### Written instruction
Please write out the material below exactly as given.

################

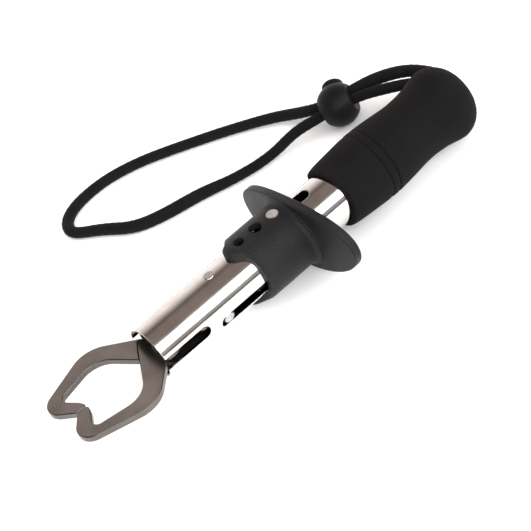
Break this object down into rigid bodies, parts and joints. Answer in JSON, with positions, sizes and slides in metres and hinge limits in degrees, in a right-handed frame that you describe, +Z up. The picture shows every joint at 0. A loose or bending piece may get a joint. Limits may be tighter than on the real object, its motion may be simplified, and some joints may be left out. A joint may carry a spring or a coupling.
{
  "type": "lip grip",
  "caption": "Hand-held fish-lip grip: slotted steel barrel, crossed jaws worked by a flanged sliding trigger, foam grip and wrist cord with a cord lock.",
  "frame": {"origin": "on the surface the tool rests on, below the middle of its length and below the tube's axis", "axes": "+X towards the jaws along the tube, +Y towards the tool's left flank, +Z up through the trigger pin"},
  "size_m": [0.2423, 0.1736, 0.0393],
  "materials": {
    "polished_steel": "polished stainless tube",
    "jaw_steel": "satin grey jaw plates",
    "dark_steel": "plain sheet steel inside the tube",
    "pin_steel": "turned pins and rivets",
    "spring_steel": "drawn spring wire",
    "collar_plastic": "black moulded collar with fine grain",
    "inner_plastic": "black moulded inner plugs",
    "foam": "black closed-cell foam",
    "cord_black": "black braided cord",
    "lock_plastic": "dark grey satin plastic"
  },
  "bodies": {
    "body": {"barrel_tube": "polished_steel", "jaw_pivot_pin": "pin_steel", "pivot_washers": "pin_steel", "jaw_bracket": "dark_steel", "bracket_rivet": "pin_steel", "rivet_sleeves": "pin_steel", "return_spring": "spring_steel", "spring_stop": "inner_plastic", "stop_pins": "pin_steel", "foam_grip": "foam", "butt_core": "inner_plastic", "core_pins": "pin_steel", "cord_knot": "cord_black", "wrist_cord": "cord_black", "cord_lock_body": "lock_plastic", "cord_lock_spring": "spring_steel"},
    "trigger": {"trigger_collar": "collar_plastic", "trigger_pin": "pin_steel", "draw_rod": "dark_steel", "fork_rod_pin": "pin_steel", "draw_fork": "dark_steel", "cam_pin": "pin_steel", "guide_pin": "pin_steel", "spring_washer": "pin_steel"},
    "jaw_left": {"jaw_left": "jaw_steel"},
    "jaw_right": {"jaw_right": "jaw_steel"},
    "lock_button": {"cord_lock_button": "lock_plastic"}
  },
  "joints": [
    {"name": "trigger_slide", "type": "slide", "parent": "body", "child": "trigger", "axis": [-1, 0, 0], "range_m": [0, 0.012], "stiffness_N_per_m": 600, "springref_m": -0.006, "deforming": ["return_spring"]},
    {"name": "jaw_left_pivot", "type": "hinge", "parent": "body", "child": "jaw_left", "pos_m": [0.06435, 0, 0.0196], "axis": [0, 0, 1], "range_deg": [0, 23]},
    {"name": "jaw_right_pivot", "type": "hinge", "parent": "body", "child": "jaw_right", "pos_m": [0.06435, 0, 0.0196], "axis": [0, 0, -1], "range_deg": [0, 23]},
    {"name": "lock_button_press", "type": "slide", "parent": "body", "child": "lock_button", "axis": [0.4877, 0.8101, -0.3254], "range_m": [0, 0.0014], "stiffness_N_per_m": 800, "springref_m": -0.002, "deforming": ["cord_lock_spring"]}
  ],
  "couplings": [
    {"joint": "jaw_left_pivot", "follows": "trigger_slide", "rad_per_m": 33.452},
    {"joint": "jaw_right_pivot", "follows": "trigger_slide", "rad_per_m": 33.452}
  ]
}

################

### Answer to the exercise
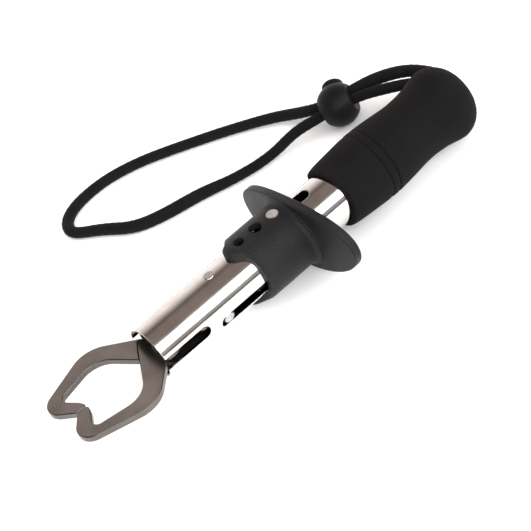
Break this object down into rigid bodies, parts and joints. Answer in JSON, with positions, sizes and slides in metres and hinge limits in degrees, in a right-handed frame that you describe, +Z up. The picture shows every joint at 0. A loose or bending piece may get a joint. Limits may be tighter than on the real object, its motion may be simplified, and some joints may be left out. A joint may carry a spring or a coupling.
{
  "type": "lip grip",
  "caption": "Hand-held fish-lip grip: slotted steel barrel, crossed jaws worked by a flanged sliding trigger, foam grip and wrist cord with a cord lock.",
  "frame": {"origin": "on the surface the tool rests on, below the middle of its length and below the tube's axis", "axes": "+X towards the jaws along the tube, +Y towards the tool's left flank, +Z up through the trigger pin"},
  "size_m": [0.2423, 0.1736, 0.0393],
  "materials": {
    "polished_steel": "polished stainless tube",
    "jaw_steel": "satin grey jaw plates",
    "dark_steel": "plain sheet steel inside the tube",
    "pin_steel": "turned pins and rivets",
    "spring_steel": "drawn spring wire",
    "collar_plastic": "black moulded collar with fine grain",
    "inner_plastic": "black moulded inner plugs",
    "foam": "black closed-cell foam",
    "cord_black": "black braided cord",
    "lock_plastic": "dark grey satin plastic"
  },
  "bodies": {
    "body": {"barrel_tube": "polished_steel", "jaw_pivot_pin": "pin_steel", "pivot_washers": "pin_steel", "jaw_bracket": "dark_steel", "bracket_rivet": "pin_steel", "rivet_sleeves": "pin_steel", "return_spring": "spring_steel", "spring_stop": "inner_plastic", "stop_pins": "pin_steel", "foam_grip": "foam", "butt_core": "inner_plastic", "core_pins": "pin_steel", "cord_knot": "cord_black", "wrist_cord": "cord_black", "cord_lock_body": "lock_plastic", "cord_lock_spring": "spring_steel"},
    "trigger": {"trigger_collar": "collar_plastic", "trigger_pin": "pin_steel", "draw_rod": "dark_steel", "fork_rod_pin": "pin_steel", "draw_fork": "dark_steel", "cam_pin": "pin_steel", "guide_pin": "pin_steel", "spring_washer": "pin_steel"},
    "jaw_left": {"jaw_left": "jaw_steel"},
    "jaw_right": {"jaw_right": "jaw_steel"},
    "lock_button": {"cord_lock_button": "lock_plastic"}
  },
  "joints": [
    {"name": "trigger_slide", "type": "slide", "parent": "body", "child": "trigger", "axis": [-1, 0, 0], "range_m": [0, 0.012], "stiffness_N_per_m": 600, "springref_m": -0.006, "deforming": ["return_spring"]},
    {"name": "jaw_left_pivot", "type": "hinge", "parent": "body", "child": "jaw_left", "pos_m": [0.06435, 0, 0.0196], "axis": [0, 0, 1], "range_deg": [0, 23]},
    {"name": "jaw_right_pivot", "type": "hinge", "parent": "body", "child": "jaw_right", "pos_m": [0.06435, 0, 0.0196], "axis": [0, 0, -1], "range_deg": [0, 23]},
    {"name": "lock_button_press", "type": "slide", "parent": "body", "child": "lock_button", "axis": [0.4877, 0.8101, -0.3254], "range_m": [0, 0.0014], "stiffness_N_per_m": 800, "springref_m": -0.002, "deforming": ["cord_lock_spring"]}
  ],
  "couplings": [
    {"joint": "jaw_left_pivot", "follows": "trigger_slide", "rad_per_m": 33.452},
    {"joint": "jaw_right_pivot", "follows": "trigger_slide", "rad_per_m": 33.452}
  ]
}